Direktur Jenderal Otonomi Daerah Kemendagri Djoermasnyah Djohan mengatakan pilkada langsung sudah digelar sejak 8 tahun lalu, dengan dinamika yang berbeda-beda. Dalam rentang waktu tersebut telah berlangsung lebih sekira 1000an pemilihan kepala daerah secara langsung. Menurut Djoermasnyah, Kemendagri terus mengevaluasi hasil hajatan besar daerah tersebut, mempertimbangkan keberadaannya, perlukah diperbaiki  dan disempurnakan dengan model yang lain.

Kemendagri mencatat, permasalahan yang sering timbul ketika pilkada maupun pasca pilkada diantaranya adalah konflik horizontal dalam masyarakat. Ini bisanya terjadi pada pemilihan yang kandidatnya sangat dekat dengan masyarakatnya. Masalah lain adalah, persoalan penerimaan atau kematangan kandidat untuk siap kalah dan siap menang. Sekitar 90 persen kandidat yang kalah dalam ribuan kali pilkada itu mengajukan gugatan ke Mahkamah Konstitusi.

“Kalau lewat prosedur hukum sudah bagus. Tapi kalau ada praktik yang jelek, misalnya dengan membeli suara hakim, menghasut pendukung sehingga terjadi konflik yang berkepanjangan? Mulai dari proses pencalonan, sampai pelantikan?” kata Djoermansyah menyuarakan kekhawatirannya.

Djoermansyah menilai selama ini masyarakat yang mencalonkan belum sepenuhnya siap menerima hasil pilkada langsung. Padahal sudah menandatangani kesepakatan siap kalah dan siap menang. Tetap saja, cara-cara ketidakpuasan ditempuh demi menghindari kekalahan. Salah satunya gugatan ke MK, padahal suara per kandidat jauh berbeda. “Perlu pendewasaan aktor (Kepala Daerah-red), perlu pembelajaran bagi masyarakat kita di daerah-daerah,” kata Djoermansyah.

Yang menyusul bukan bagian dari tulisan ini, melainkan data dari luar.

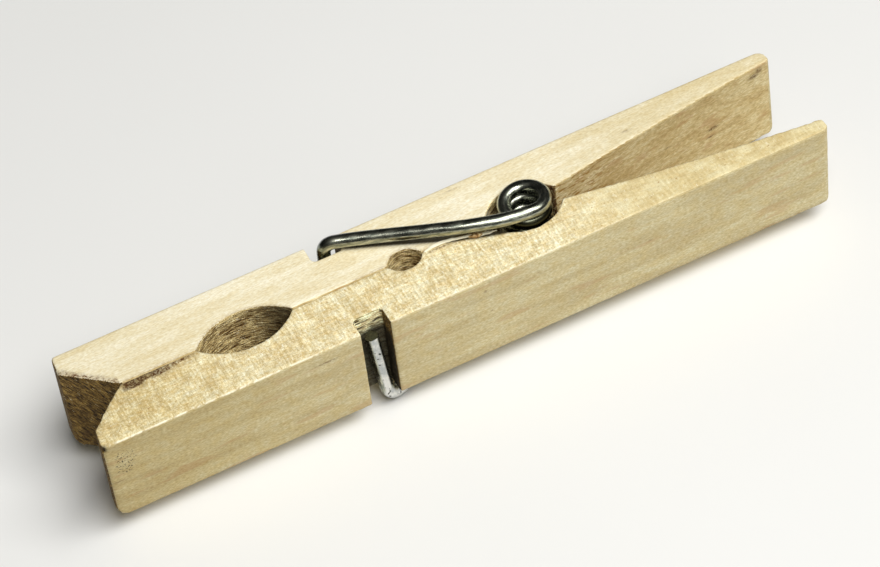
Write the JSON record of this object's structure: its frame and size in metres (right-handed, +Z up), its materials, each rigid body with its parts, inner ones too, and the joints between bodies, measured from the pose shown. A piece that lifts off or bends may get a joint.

Pengamat Politik Satya Arinanto juga mengungkapkan hal yang sama. Kalah tipis pendukung kepala daerah dengan mudah akan membawa ke Mahkamah Konstitusi. Menurut Satya perlu adanya evaluasi dalam peraturan pilkada langsung. Jangan sampai untuk melakukan pesta demokrasi, perselisihan, sengketa bahkan berujung kerusuhan antar warga terus mewarnai pemilihan kepala daerah secara  langsung tersebut.

Djoermansyah juga mengaku pilkada langsung juga melahirkan krisis kerusuhan yang berujung kematian. Dalam data Kemendagri tercatat ada 75 orang meninggal, 300an luka-luka, dan kerugian sarana dan prasarana mencapai puluhan ribu. Permasalahan lain termasuk tingginya biaya pilkada yang dikeluarkan kandidat. Mulai dari biaya kampanye sampai biaya pengacara ke MK jika merasa tidak puas, belum termasuk biaya saksi, dan biaya sewa kendaraan partai politik.

Kemendagri mencatat kisaran biaya yang perlu disediakan kandidat bila ingin bertarung dalam pilkada sekira Rp26 miliar-Rp175 miliar. Sementara, data pemerintah daerah, sekitar 4-10 persen dari APBDnya tersedot anggaran untuk pilkada. Kisarannya berbeda-beda di tiap daerah, dari mulai puluhan miliar sampai 1 triliun lebih.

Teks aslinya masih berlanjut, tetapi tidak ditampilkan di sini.